If there has been an element of foolhardiness in the way Flintoff has sometimes conducted himself (his dad rang him after the Bombay shirt incident and dressed him down, though in truth it merely demonstrated his joie de vivre), it is inextricably connected with goodwill. He is a cheerful soul, a bundle of fun who can hardly help himself.

He is engaged, but no date has been set for the wedding because his brother is being married next year, and he wants Chris to be the first down the aisle. He feels more settled and says that his fiancée, Rachel, knows when he goes too far. "I need reining in at times."

Flintoff has to carry the burden of all proper all-rounders: the knowledge that when you are bowling well you are probably batting badly and vice versa. At least he has a sympathiser in Duncan Fletcher, England's coach. "[Doing both well] is something I'd like to be able to do, and I must work towards it," he said. "But perhaps in recent times only Ian Botham and Imran Khan have performed both disciplines together." There is, of course, another discipline, and Flintoff excels at this one too, like Botham before him. His stunning catch, flinging himself to his right at gully in the NatWest Series against South Africa, is a huge contender for catch of the season and may well join the two images mentioned in the opening paragraph of this article.

"I've started slowly in Test cricket, I know that, but the one-day game has started to come together," he said. "Other lads like Marcus Trescothick and James Anderson took to it straightaway. If I knew why I didn't quite, then... It was a mixture of me being me, of getting injured. But I've got some experience now and I'm ready."

He has never fretted through his frustrations, but he admits that he could do without many more. He owes this team.

Controversy will always stalk him precisely because he is the kind of player who will empty bars. It did so again last week, not because he had a pint in his hand at the cricket (just one, and it was essential at Stanley Park on Thursday) but because he was not playing for Lancashire. The county chairman, Jack Simmons, was most unhappy that England had pulled him out. "I can understand Jack's annoyance, but there's a lot of cricket coming up for England, and much as I love Lancashire, England's got to come first."

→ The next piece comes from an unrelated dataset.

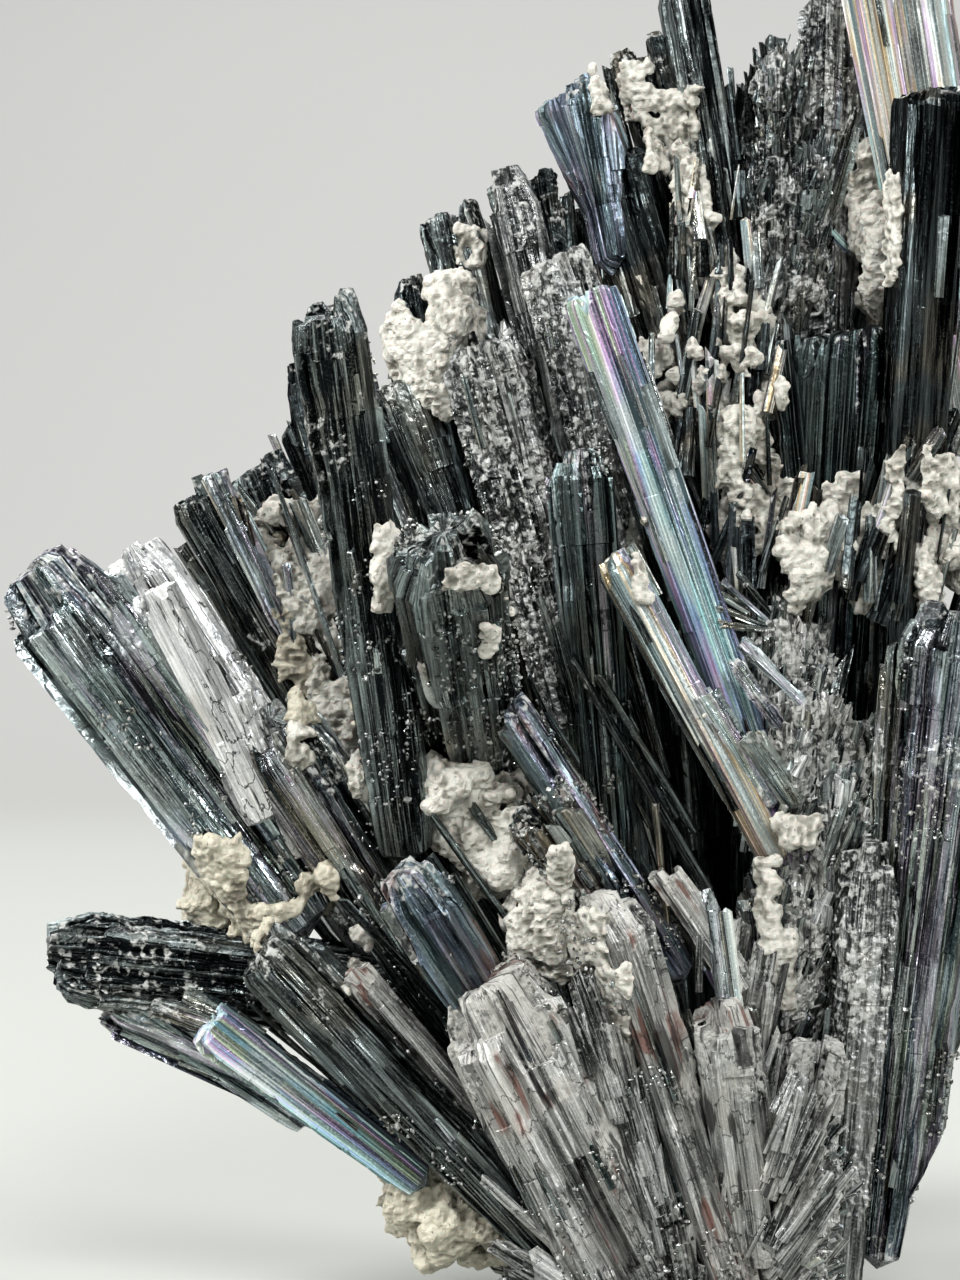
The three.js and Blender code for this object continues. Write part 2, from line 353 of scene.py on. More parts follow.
@dataclass(frozen=True)
class StibniteFinish:
    """Antimony sulphide's metallic lustre, from mirror-bright to frosted, with what has settled on it; some finishes
    also carry painted highlights, sheen and shade.
    """

    name: str
    slot: str
    low: str  # the darker striae
    high: str  # the brighter striae
    film: tuple[tuple[float, str], ...] = ()  # tarnish colours, across the faces
    film_share: float = 0.0
    roughness: tuple[float, float] = (0.2, 0.42)
    dust: float = 0.25  # how much pale powder lies on worn and grainy parts
    dust_colour: str = "#b9bab6"
    stain: float = 0.0  # how much red-brown iron stain there is
    frost: float = 0.0  # how far the lustre is dulled all over
    stria_mm: float = 0.4  # width of the striae, drawn coarser than real ones, which are too fine to show
    run_mm: float = 14.0  # length of the facets along the crystal
    painted_sheen: float = 0.0  # painted sheen: how much of the colour is shown as diffuse colour in place of mirroring, so that tarnish bands and silver show under any light
    cracks: float = 0.0  # how dark the painted shade in its ragged cracks and pits is
    bump_mm: float = 0.13  # how far the striae and grains seem to stand out
    HAIR_MM = 0.2  # width of the hair-fine lines
    GRIT_MM = 0.22  # size of the finest grit
    SPECK_MM = 0.8  # size of the powder's specks
    PATCH_MM = 7.0  # size of the patches that are powdered or tinted together
    TINT = "#8f8471"  # a faint brown over part of the bright striae
    RUST = "#6b4238"
    # The colour of the painted shade in cracks and pits.
    CRACK_SHADE = "#0b0d0e"

    def material(self) -> bpy.types.Material:
        """Builds the finish.

        Returns:
            The material.
        """
        t = Tree(self.name)
        uv = t.add("UVMap", uv_map=STRIAE_UV).outputs["UV"]
        place = t.add("TexCoord").outputs["Object"]
        relief, grain, tone = (t.attribute(n) for n in ("relief", "grain", "tone"))
        fine = t.noise(uv, (self.stria_mm, self.run_mm, 1.0), 4.0)
        broad = t.noise(uv, (1.6, 34.0, 1.0), 2.0)
        specks = t.noise(place, (self.SPECK_MM * MM,) * 3, 4.0)
        patches = t.noise(place, (self.PATCH_MM * MM,) * 3, 3.0)
        own, tilt = self.mosaic(t, uv, self.stria_mm * 1.1, self.run_mm * 0.7)
        wide_own, wide_tilt = self.mosaic(t, uv, self.stria_mm * 3.2, self.run_mm * 1.6)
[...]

He will rejoin the England Test party tomorrow fresh from Michael Vaughan's refreshing one-day captaincy. Nasser Hussain will resume command, and it will be different surely? "I don't know, it's that long since I've had Nasser as captain." That was Freddie being diplomatic. And has he lost sleep and worried over his absences and lapses? "No, I'm a good sleeper, me." It would be grand if he had reason for whirling the shirt and looking like the karaoke king at a full Oval in September.

Biography: Andrew Flintoff

Born: 6 December 1977 in Preston.

Test career: 21 matches (debut v SA, 1998). Batting: 33 innings, 643 runs at 19.48. Bowling: 33 wickets at 47.15 (best 4-50). Has taken 14 catches.

One-day internationals: 62 matches (debut v Pakistan, 1998). Batting: 1,298 runs at 27.04 (top score 84). Bowling: 59 wickets at 26.0 (best 4-17). Has taken 24 catches.

First-class career: 5,089 runs at 34.38, 114 wickets at 36.25.

Overview: Big all-rounder long touted as Ian Botham's natural successor. Bludgeons the ball with the bat and has touched 90mph when bowling. Injury has curtailed his development.